DeKalb County’s chief executive is looking to bolster pay and benefits for police officers, hoping to improve recruitment and retention and stem the county’s spending on triple overtime.
Lorraine Cochran-Johnson, the county’s CEO, rolled out a plan for an investment of $10.4 million in recruiting and retention that she hopes will greatly improve the police department’s vacancy rate. The county has 841 sworn positions funded, but only 531 of those jobs are filled, meaning more than a third of the force’s positions are empty.
“We are going on a major hiring spree,” Cochran-Johnson said in an interview Wednesday.
Her plan includes increasing the annual base salary for a police recruit from $57,200 to $61,000. Officers with a college degree would receive about $64,000. Salaries for sergeants, lieutenants, captains and majors would increase by 7.1%.
Senior police officers and master police officers would make a minimum salary of $70,000 and $75,000, respectively. Officers also could receive a monthly housing allowance of up to $500, among other proposed benefits.

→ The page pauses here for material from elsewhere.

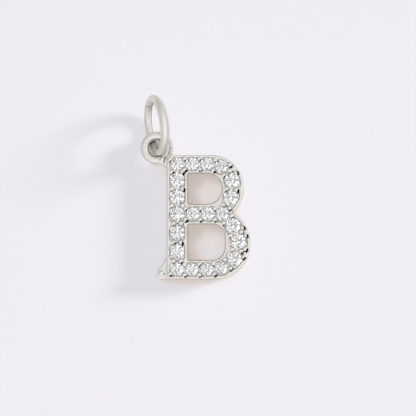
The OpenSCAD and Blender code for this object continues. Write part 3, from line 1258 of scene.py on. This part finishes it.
    def build(self) -> bpy.types.Object:
        """Builds the casting in place of the CAD solid.

        Returns:
            The casting's object.
        """
        low, high = (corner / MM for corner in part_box("letter_setting"))
        margin = 2 * self.cell
        gx = np.arange(low.x - margin, high.x + margin, self.cell)
        gy = np.arange(low.y - margin, high.y + margin, self.cell)
        (back, tall_from), (tall_to, front) = self.levels
        gz = np.concatenate([np.arange(-margin, back, self.cell),
                             np.arange(tall_from, tall_to, self.tall_cell),
                             np.arange(front, high.z + margin, self.cell)])
        mesh = DistanceSurface(self.distance, (gx, gy, gz)).mesh()
        mesh.points[:, :2] = np.clip(mesh.points[:, :2], low[:2], high[:2])
        # Painted shade in the cuts, creases and groove is added to the recess mark.
        mesh.marks[Mark.RECESS] += self.dark(mesh.points)
        log.info("letter: %d faces, %d beads", len(mesh.faces), len(self.beads))
        return mesh.piece("cast_letter", self.finish)


def random_spread(count: int, low: float, high: float, seed: int = 7) -> Array:
    """Evenly spread numbers from a fixed seed, one for each bead."""
    return np.random.default_rng(seed).uniform(low, high, count)


@dataclass
class JumpRing:
    """An open ring of round wire with its ends butted, in millimetres and degrees."""

    radius: float = 2.19
    wire: float = 0.305
    lean: float = 69.7
    turn: float = 8.7
    seam_gap: float = 0.03
    seam_angle: float = 29.0
    seam_slant: float = 0.07
    seam_reach: float = 0.3
    seam_side: float = -127.0
    end_round: float = 0.03
    end_rows: int = 6
    shadow: Dot = Dot(-3.9, 5.73, 1.5, 1.5)
    shadow_fades: Pair = (0.4, 0.5)
    dark: float = 1.1
    steps: int = 300
    sides: int = 48
    finish: RhodiumFinish = RhodiumFinish("drawn_rhodium", (0.92, 0.905, 0.87), roughness=0.38,
                                          grain_depth=0.15, streaks=0.14)

    def __post_init__(self) -> None:
        """Reads the ring's middle from the record's mount."""
        mounts = {mount["name"]: mount for mount in frame["record"]["mounts"]}
        self.centre = Vector(mounts["chain_ring"]["pos_m"])

    def sweep(self) -> tuple[Array, Array]:
        """Goes along the wire from one side of the seam round to the other, with rounded ends.

        Returns:
            The angle round the ring and the wire's radius at each step.
        """
        first, bend = self.seam_gap / 2 / self.radius, self.end_round / self.radius
        last = 2 * math.pi - first
        turns = np.linspace(0, math.pi / 2, self.end_rows)
        into, end_wire = bend * (1 - np.cos(turns)), self.wire - (1 - np.sin(turns)) * self.end_round
        middle = np.linspace(first + bend, last - bend, self.steps)[1:-1]
        angle = np.concatenate([first + into, middle, (last - into)[::-1]])
        return angle, np.concatenate([end_wire, np.full(len(middle), self.wire), end_wire[::-1]])

    def placed(self, points: Array) -> Array:
        """Puts points of the flat ring where the ring hangs.

        Args:
            points: Places on a ring that lies flat round the origin.

        Returns:
            Their places in the part's frame, in millimetres.
        """
        place = np.array(Matrix.Translation(self.centre / MM)
                         @ Matrix.Rotation(math.radians(self.turn), 4, "Z")
                         @ Matrix.Rotation(math.radians(-self.lean), 4, "Y")
                         @ Matrix.Rotation(math.radians(90 + self.seam_angle), 4, "Z"))
        return points @ place[:3, :3].T + place[:3, 3]

    def recess(self, points: Array, rows: int) -> Array:
        """Darkens the seam's ends and what stands in the eyelet's shadow.

        Args:
            points: The ring's vertices.
            rows: How many rows of them there are.

        Returns:
            The recess mark of each vertex.
        """
        away = np.hypot(points[:, 0] - self.shadow.x, points[:, 1] - self.shadow.y)
        across, down = self.shadow_fades
        marks = fade(points[:, 2], self.shadow.z, down) * fade(away, self.shadow.radius, across) * self.dark
        from_end = np.minimum(np.arange(rows), rows - 1 - np.arange(rows))
        marks[np.repeat(from_end < self.end_rows - 1, self.sides)] = self.dark
        return marks

    def build(self) -> bpy.types.Object:
        """Sweeps the wire round the ring in place of the CAD solid.

        Returns:
            The ring's object.
        """
        angle, wire = (values[:, None] for values in self.sweep())
        around = np.linspace(0, 2 * math.pi, self.sides, endpoint=False)[None, :]
        drawn = np.stack(np.broadcast_arrays(np.cos(around), np.sin(around), angle), 2).reshape(-1, 3)
        from_seam = np.minimum(angle - angle[0], angle[-1] - angle) / self.seam_reach
        slant = self.seam_slant * np.cos(around - math.radians(self.seam_side)) * np.exp(-(from_seam**2))
        angle = angle - slant
        out = self.radius + wire * np.cos(around)
        flat = np.stack([out * np.cos(angle), out * np.sin(angle), wire * np.sin(around)], 2)
        points = self.placed(flat.reshape(-1, 3))
        rows, ring = len(angle), self.sides
        i, j = np.meshgrid(np.arange(rows - 1), np.arange(ring), indexing="ij")
        k = (j + 1) % ring
        faces = np.stack([i * ring + j, (i + 1) * ring + j, (i + 1) * ring + k, i * ring + k], -1)
        caps = [list(range(ring)), list(range((rows - 1) * ring, rows * ring))[::-1]]
        marks = {Mark.RECESS: self.recess(points, rows), Mark.EDGE: np.zeros(len(points)), Mark.DRAWN: drawn}
        mesh = MetalMesh(points, faces.reshape(-1, 4).tolist() + caps, marks)
        log.info("jump ring: %d faces", len(mesh.faces))
        return mesh.piece("jump_ring_wire", self.finish)


@dataclass(frozen=True)
class RoundStones:
    """The round stones, which stay as the frame has them and take a better finish."""

    finish: StoneFinish = StoneFinish("clear_facets")

    def dress(self) -> None:
        """Gives every stone the clear finish."""
        material = self.finish.material()
        names = stone_names()
        for name in names:
            for place in frame["nodes"][name].material_slots:
                place.material = material
        log.info("stones: %d", len(names))


@dataclass(frozen=True)
class Studio:
    """Pale floor lit from above and from low on the right, a tent for reflections, and the camera above."""

    aim: Triple = (0.371, 0.713, 1.8)
    lean_right: float = 3.0
    lean_down: float = 3.5
    lens: float = 200.0
    sensor: float = 36.0
    clips: Pair = (0.005, 10.0)
    frame_width: float = 34.11
    key_azimuth: float = 20.0
    key_height: float = 21.0
    key_width: float = 14.0
    key_power: float = 1.66
    key_glow: float = 0.32
    key_edge: Pair = (math.cos(math.radians(22)), math.cos(math.radians(8)))
    front_reach: float = 2.0
    front_size: float = 0.03
    front_power: float = 1.165
    dome_width: float = 110.0
    dome_power: float = 0.32
    tent_glow: float = 0.88
    tent_slope: Pair = (0.19, -0.2)
    tent_warm: Triple = (1.0, 0.985, 0.97)
    horizon: float = 0.72
    horizon_top: float = 0.7
    hood: float = 0.87
    hood_edge: Pair = (math.cos(math.radians(9)), math.cos(math.radians(5)))
    patch_scale: float = 12.0
    patch_spread: Pair = (0.15, 0.85)
    patch_glow: Pair = (0.22, 1.6)
    spill: float = 0.12
    lamp_distance: float = 0.3
    floor_radius: float = 0.6
    floor_sides: int = 96

    def build(self) -> None:
        """Sets up the floor, the light and the camera."""
        self.add_floor()
        self.add_tent()
        self.add_lamp("low_lamp", self.key_way, self.key_width, self.key_power)
        self.add_lamp("dome_lamp", Vector((0, 0, 1)), self.dome_width, self.dome_power)
        self.add_front_lamp()
        self.add_camera()
        bpy.context.scene.view_settings.view_transform = "Standard"

    @property
    def key_way(self) -> Vector:
        """Direction from the pendant to the low lamp."""
        a, e = math.radians(self.key_azimuth), math.radians(self.key_height)
        return Vector((math.cos(a) * math.cos(e), math.sin(a) * math.cos(e), math.sin(e)))

    @property
    def toward(self) -> Vector:
        """Direction from the pendant to the camera."""
        right, down = math.radians(self.lean_right), math.radians(self.lean_down)
        return Vector((math.tan(right), -math.tan(down), 1)).normalized()

    @property
    def eye(self) -> Vector:
        """Where the camera stands, in millimetres."""
        return Vector(self.aim) + self.toward * self.frame_width * self.lens / self.sensor

    def add_floor(self) -> None:
        """A round sheet of paper under the pendant."""
        mesh = bpy.data.meshes.new("paper")
        turns = np.linspace(0, 2 * math.pi, self.floor_sides, endpoint=False)
        edge = [(self.floor_radius * math.cos(a), self.floor_radius * math.sin(a), 0) for a in turns]
        mesh.from_pydata(edge, [], [list(range(self.floor_sides))])
        mesh.materials.append(PaleFloor().material())
        paper = bpy.data.objects.new("paper", mesh)
        bpy.context.scene.collection.objects.link(paper)

    def add_tent(self) -> None:
        """What metal and stones see: brighter on the right, dimmer at the camera, patchy for the stones."""
        world = bpy.data.worlds.new("tent")
        bpy.context.scene.world = world
        world.use_nodes = True
        world.cycles_visibility.diffuse = False
        world.node_tree.nodes.clear()
        made = Graph(world.node_tree, world)
        way = made.add("ShaderNodeTexCoord").outputs["Generated"]
        x, y, z = made.add("ShaderNodeSeparateXYZ", {0: way}).outputs
        glow = made.math("MULTIPLY_ADD", x, self.tent_slope[0], self.tent_glow)
        glow = made.math("MULTIPLY_ADD", y, self.tent_slope[1], glow)
        facing = made.vector("DOT_PRODUCT", way, self.toward)
        sky = made.math("MULTIPLY", glow, made.spread(facing, *self.hood_edge, 1.0, self.hood))
        sky = made.math("MULTIPLY", sky, made.spread(z, 0.0, self.horizon_top, self.horizon, 1.0))
        near_key = made.vector("DOT_PRODUCT", way, self.key_way)
        sky = made.math("ADD", sky, made.spread(near_key, *self.key_edge, 0.0, self.key_glow))
        patch = made.add("ShaderNodeTexVoronoi", {"Vector": way, "Scale": self.patch_scale}).outputs["Color"]
        patch = made.add("ShaderNodeSeparateXYZ", {0: patch}).outputs[0]
        patch = made.spread(patch, *self.patch_spread, *self.patch_glow)
        path = made.add("ShaderNodeLightPath").outputs
        light = made.add("ShaderNodeMix", {"Factor": path["Is Transmission Ray"], "A": sky, "B": patch},
                         data_type="FLOAT").outputs["Result"]
        light = made.math("MULTIPLY", light, made.spread(path["Diffuse Depth"], 0.0, 1.0, 1.0, self.spill))
        colour = made.mix(made.spread(z, 0.0, 0.5), self.tent_warm, (1, 1, 1))
        shader = made.add("ShaderNodeBackground", {"Color": colour, "Strength": light})
        made.add("ShaderNodeOutputWorld", {"Surface": shader.outputs[0]})

    def add_lamp(self, name: str, way: Vector, width: float, power: float) -> None:
        """A soft far lamp that lights the floor alone.

        Args:
            name: The lamp's name.
            way: Direction from the pendant to the lamp.
            width: How wide it looks, in degrees.
            power: Its light, in watts a square metre.
        """
        lamp = bpy.data.lights.new(name, "SUN")
        lamp.angle, lamp.energy = math.radians(width), power
        made = self.place(name, lamp, Vector(self.aim) * MM + way * self.lamp_distance, way)
        made.visible_glossy = made.visible_transmission = False

    def add_front_lamp(self) -> None:
        """A lamp in line with the camera and behind it, whose shadows hide behind what throws them."""
        lamp = bpy.data.lights.new("front_lamp", "AREA")
        lamp.shape, lamp.size, lamp.energy = "DISK", self.front_size, self.front_power
        aim = Vector(self.aim)
        made = self.place("front_lamp", lamp, (aim + (self.eye - aim) * self.front_reach) * MM, self.toward)
        made.visible_glossy = made.visible_transmission = False

    def add_camera(self) -> None:
        """The camera, leaning a little to the right and down from straight above."""
        camera = bpy.data.cameras.new("camera")
        camera.lens, camera.sensor_width = self.lens, self.sensor
        camera.clip_start, camera.clip_end = self.clips
        bpy.context.scene.camera = self.place("camera", camera, self.eye * MM, self.toward)

    @staticmethod
    def place(name: str, data: bpy.types.ID, spot: Vector, back: Vector) -> bpy.types.Object:
        """Links a lamp or camera that looks against a direction.

        Args:
            name: The object's name.
            data: The lamp or camera.
            spot: Where it stands, in metres.
            back: The direction from what it looks at to it.

        Returns:
            The object.
        """
        made = bpy.data.objects.new(name, data)
        across = Vector((0, 1, 0)).cross(back).normalized()
        turn = Matrix((across, back.cross(across), back)).transposed()
        made.matrix_world = Matrix.Translation(spot) @ turn.to_4x4()
        bpy.context.scene.collection.objects.link(made)
        return made


def main() -> None:
    """Builds the pendant's pieces and the studio in order."""
    logging.basicConfig(level=logging.INFO, format="%(name)s: %(message)s")
    for build, node in ((CastLetter().build, "letter_setting"), (JumpRing().build, "jump_ring")):
        piece = build()
        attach(piece, "root")
        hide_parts(node)
        log.info("%s stands for %s", piece.name, node)
    RoundStones().dress()
    Studio().build()
    log.info("studio ready")


if __name__ == "__main__":
    main()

Cochran-Johnson introduced the plan to the Board of Commissioners this week, and it’s covered through her proposed 2025 operating budget. Commissioners are scheduled to vote on the countywide spending plan on Feb. 28. If the budget is approved, the police salary and benefit enhancements would go into effect in March.
Credit: Arvin Temkar/AJC
Credit: Arvin Temkar/AJC
Cochran-Johnson said the $10.4 million that would go toward her police recruitment plan otherwise would be spent on triple overtime.
In the 2024 fiscal year, the police department’s budget for salaries and overtime was $7.8 million, but more than $19 million was spent because of the steep overtime costs to operate a department with a severe staffing shortage, Cochran-Johnson said.
“Money that wasn’t spent in salaries was spent on triple overtime,” she said. “Triple overtime — I had never heard of such a thing. But when you reach a certain point of deprivation, you do what you must because public safety is not negotiable.”
According to Cochran-Johnson’s presentation to county commissioners, the plan would make DeKalb competitive with top-paying departments in metro Atlanta.
The new salary for DeKalb police recruits of $61,000 would be roughly what the city of Atlanta pays recruits and higher than the base recruit salary in Brookhaven, Gwinnett County and Cobb County, but lower than in Sandy Springs, according to Cochran-Johnson’s presentation.
DeKalb Commissioner Mereda Davis Johnson, who sits on the county’s Employee Relations and Public Safety Committee and used to chair it, said Wednesday she is excited about Cochran-Johnson’s proposal.
“DeKalb has been a training ground for officers to come in and move on to better benefits and better pay, and it’s very competitive locally and regionally and nationally,” said Davis Johnson, whose District 5 includes southeast DeKalb.
Referring to the need to fill gaps by paying triple overtime, Davis Johnson said: “We did what we had to do. Now we’re at a different point in the road where we can give incentives to attract and retain our officers. So I think it’s a win-win situation, and I think that the citizens will be supportive of it as well.”
Violent crime and property crime in DeKalb County both were down 13% last year compared to 2023, according to crime statistics provided by Cochran-Johnson.
“But the problem I deal with in DeKalb is we have high-crime zones,” she said. “We have certain areas where the crime is absolutely horrible.”
She added that because DeKalb’s officers are spread so thin, “there’s no opportunity, in my opinion, for true community policing.”
Butch Ayers, executive director of the Georgia Association of Chiefs of Police, said in a recent interview that police departments across metro Atlanta are competing in a “salary war” to hire from a diminished talent pool. “Each agency is trying to one-up somebody else so they can attract more officers,” Ayers said.
Despite challenges in policing and the relative shortage of job candidates, Ayers said he has been seeing an uptick in interest among Georgians in careers in law enforcement after a drop in 2020, when a Minneapolis police officer murdered George Floyd. Ayers attributes this, in part, to better training of officers, better policies within departments and the fact that “you haven’t seen the widespread national protests as you did in the wake of George Floyd.”
“I think the pendulum is turning — going back toward more people being interested in a law-enforcement career,“ Ayers said. “But it’s not like it was.”